§ What to work on:
Return a copy of every line in the records that includes the word "from".

## start Supplied data

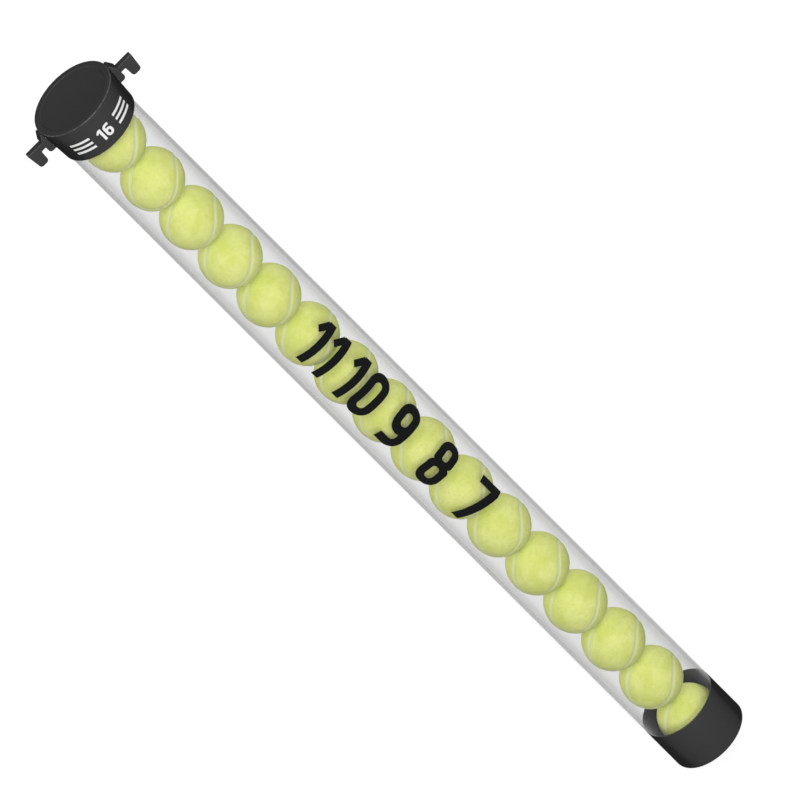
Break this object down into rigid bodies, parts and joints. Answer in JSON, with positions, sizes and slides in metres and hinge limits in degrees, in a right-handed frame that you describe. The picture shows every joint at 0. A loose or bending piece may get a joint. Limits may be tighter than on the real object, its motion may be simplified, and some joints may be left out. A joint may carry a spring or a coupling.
{
  "type": "tennis ball tube",
  "caption": "Clear tube holding a column of tennis balls, with a black mouth collar, sprung retaining fingers, a lift-off cap and hanging hooks.",
  "frame": {"origin": "centre of the mouth's foot, on the surface that the tube stands on", "axes": "+Z along the tube from the mouth to the cap; +X towards the right-hand hook seen from the front; the front faces -Y"},
  "size_m": [0.1488, 0.0966, 1.1164],
  "materials": {
    "clear_plastic": "gloss",
    "black_plastic": "satin",
    "black_nylon": "satin",
    "black_rubber": "matte",
    "rivet_steel": "satin",
    "ball_felt": "matte"
  },
  "bodies": {
    "tube": {"clear_tube": "clear_plastic", "mouth_collar": "black_plastic", "finger_ring": "black_nylon"},
    "cap": {"cap": "black_plastic", "cap_seal": "black_rubber", "hook_right": "black_plastic", "hook_left": "black_plastic", "hook_rivet_1": "rivet_steel", "hook_rivet_2": "rivet_steel", "hook_rivet_3": "rivet_steel", "hook_rivet_4": "rivet_steel"},
    "balls": {"ball_01": "ball_felt", "ball_02": "ball_felt", "ball_03": "ball_felt", "ball_04": "ball_felt", "ball_05": "ball_felt", "ball_06": "ball_felt", "ball_07": "ball_felt", "ball_08": "ball_felt", "ball_09": "ball_felt", "ball_10": "ball_felt", "ball_11": "ball_felt", "ball_12": "ball_felt", "ball_13": "ball_felt", "ball_14": "ball_felt", "ball_15": "ball_felt", "ball_16": "ball_felt"},
    "finger_1": {"finger_1": "black_nylon"},
    "finger_2": {"finger_2": "black_nylon"},
    "finger_3": {"finger_3": "black_nylon"},
    "finger_4": {"finger_4": "black_nylon"},
    "finger_5": {"finger_5": "black_nylon"},
    "finger_6": {"finger_6": "black_nylon"},
    "finger_7": {"finger_7": "black_nylon"},
    "finger_8": {"finger_8": "black_nylon"}
  },
  "joints": [
    {"name": "cap_lift", "type": "slide", "parent": "tube", "child": "cap", "axis": [0, 0, 1], "range_m": [0, 0.06]},
    {"name": "ball_column_slide", "type": "slide", "parent": "tube", "child": "balls", "axis": [0, 0, 1], "range_m": [0, 0.034]},
    {"name": "finger_1_flex", "type": "hinge", "parent": "tube", "child": "finger_1", "pos_m": [0.0386, 0, 0.0061], "axis": [0, 1, 0], "range_deg": [0, 32], "stiffness_Nm_per_rad": 0.05},
    {"name": "finger_2_flex", "type": "hinge", "parent": "tube", "child": "finger_2", "pos_m": [0.02729, 0.02729, 0.0061], "axis": [-0.7071, 0.7071, 0], "range_deg": [0, 32], "stiffness_Nm_per_rad": 0.05},
    {"name": "finger_3_flex", "type": "hinge", "parent": "tube", "child": "finger_3", "pos_m": [0, 0.0386, 0.0061], "axis": [-1, 0, 0], "range_deg": [0, 32], "stiffness_Nm_per_rad": 0.05},
    {"name": "finger_4_flex", "type": "hinge", "parent": "tube", "child": "finger_4", "pos_m": [-0.02729, 0.02729, 0.0061], "axis": [-0.7071, -0.7071, 0], "range_deg": [0, 32], "stiffness_Nm_per_rad": 0.05},
    {"name": "finger_5_flex", "type": "hinge", "parent": "tube", "child": "finger_5", "pos_m": [-0.0386, 0, 0.0061], "axis": [0, -1, 0], "range_deg": [0, 32], "stiffness_Nm_per_rad": 0.05},
    {"name": "finger_6_flex", "type": "hinge", "parent": "tube", "child": "finger_6", "pos_m": [-0.02729, -0.02729, 0.0061], "axis": [0.7071, -0.7071, 0], "range_deg": [0, 32], "stiffness_Nm_per_rad": 0.05},
    {"name": "finger_7_flex", "type": "hinge", "parent": "tube", "child": "finger_7", "pos_m": [0, -0.0386, 0.0061], "axis": [1, 0, 0], "range_deg": [0, 32], "stiffness_Nm_per_rad": 0.05},
    {"name": "finger_8_flex", "type": "hinge", "parent": "tube", "child": "finger_8", "pos_m": [0.02729, -0.02729, 0.0061], "axis": [0.7071, 0.7071, 0], "range_deg": [0, 32], "stiffness_Nm_per_rad": 0.05}
  ],
  "couplings": [
    {"joint": "finger_2_flex", "follows": "finger_1_flex", "ratio": 1},
    {"joint": "finger_3_flex", "follows": "finger_1_flex", "ratio": 1},
    {"joint": "finger_4_flex", "follows": "finger_1_flex", "ratio": 1},
    {"joint": "finger_5_flex", "follows": "finger_1_flex", "ratio": 1},
    {"joint": "finger_6_flex", "follows": "finger_1_flex", "ratio": 1},
    {"joint": "finger_7_flex", "follows": "finger_1_flex", "ratio": 1},
    {"joint": "finger_8_flex", "follows": "finger_1_flex", "ratio": 1}
  ]
}
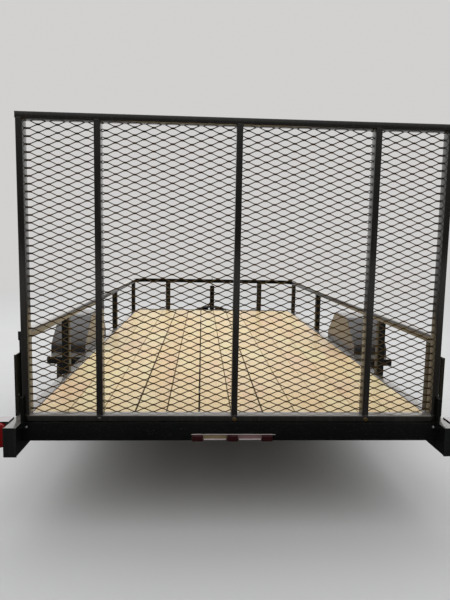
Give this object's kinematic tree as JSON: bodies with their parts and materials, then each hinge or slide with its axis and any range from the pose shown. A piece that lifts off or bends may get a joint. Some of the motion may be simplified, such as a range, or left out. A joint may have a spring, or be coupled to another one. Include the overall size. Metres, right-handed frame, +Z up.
{
  "type": "utility trailer",
  "caption": "Open utility trailer: plank deck in a steel frame, tube top rail, angular fenders, A-frame tongue with jack, and a mesh ramp gate at the rear.",
  "frame": {"origin": "on the ground, under the middle of the whole trailer", "axes": "+X to the right, +Y forward to the coupler, +Z up"},
  "size_m": [2.287, 5.0529, 1.691],
  "materials": {
    "black_paint": "worn, wet",
    "mesh_paint": "worn, rusty edges",
    "planks": "weathered pine",
    "tyre": "dusty",
    "rim_paint": "silver paint",
    "zinc_steel": "zinc plated, dull",
    "red_lens": "lens",
    "lamp_black": "moulded",
    "hub_iron": "cast, greasy"
  },
  "bodies": {
    "trailer": {"side_rail_right": "black_paint", "side_rail_left": "black_paint", "crossmember_rear": "black_paint", "crossmember_front": "black_paint", "crossmembers": "black_paint", "tube_caps": "black_paint", "deck_planks": "planks", "top_rail_right": "black_paint", "top_rail_left": "black_paint", "top_rail_front": "black_paint", "posts_right": "black_paint", "posts_left": "black_paint", "posts_front": "black_paint", "corner_plates": "black_paint", "fender_right": "black_paint", "fender_left": "black_paint", "fender_step_right": "black_paint", "fender_step_left": "black_paint", "axle_beam": "black_paint", "leaf_spring_right": "black_paint", "leaf_spring_left": "black_paint", "spring_hangers": "black_paint", "tongue_beam_right": "black_paint", "tongue_beam_left": "black_paint", "coupler": "zinc_steel", "coupler_latch": "zinc_steel", "jack_tube": "zinc_steel", "jack_leg": "zinc_steel", "jack_crank": "zinc_steel", "lamp_shells": "lamp_black", "lamp_lenses": "red_lens", "lamp_bar": "zinc_steel", "bar_lamps": "red_lens"},
    "gate": {"gate_rails": "black_paint", "gate_uprights": "black_paint", "gate_hinge_right": "black_paint", "gate_hinge_left": "black_paint", "gate_caps": "black_paint", "gate_mesh": "mesh_paint"},
    "wheel_right": {"tyre_right": "tyre", "rim_right": "rim_paint", "hub_right": "hub_iron"},
    "wheel_left": {"tyre_left": "tyre", "rim_left": "rim_paint", "hub_left": "hub_iron"}
  },
  "joints": [
    {"name": "gate_pivot", "type": "hinge", "parent": "trailer", "child": "gate", "pos_m": [0, -2.4805, 0.451], "axis": [1, 0, 0], "range_deg": [0, 111.5]},
    {"name": "wheel_right_spin", "type": "hinge", "parent": "trailer", "child": "wheel_right", "pos_m": [1.0415, -0.8015, 0.305], "axis": [1, 0, 0], "continuous": true},
    {"name": "wheel_left_spin", "type": "hinge", "parent": "trailer", "child": "wheel_left", "pos_m": [-1.0415, -0.8015, 0.305], "axis": [1, 0, 0], "continuous": true}
  ]
}
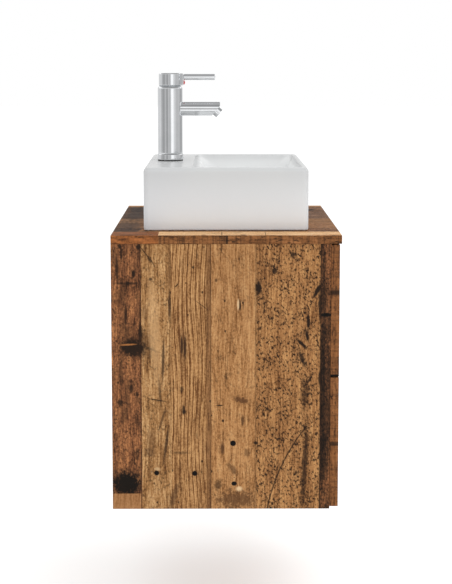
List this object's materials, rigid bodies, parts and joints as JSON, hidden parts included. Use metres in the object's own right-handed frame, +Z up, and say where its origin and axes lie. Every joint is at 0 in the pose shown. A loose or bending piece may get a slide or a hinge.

## end Supplied data

§ Result:
  "frame": {"origin": "centre of the mouth's foot, on the surface that the tube stands on", "axes": "+Z along the tube from the mouth to the cap; +X towards the right-hand hook seen from the front; the front faces -Y"},
Give this object's kinematic tree as JSON: bodies with their parts and materials, then each hinge or slide with its axis and any range from the pose shown. A piece that lifts off or bends may get a joint. Some of the motion may be simplified, such as a range, or left out. A joint may have a spring, or be coupled to another one. Include the overall size. Metres, right-handed frame, +Z up.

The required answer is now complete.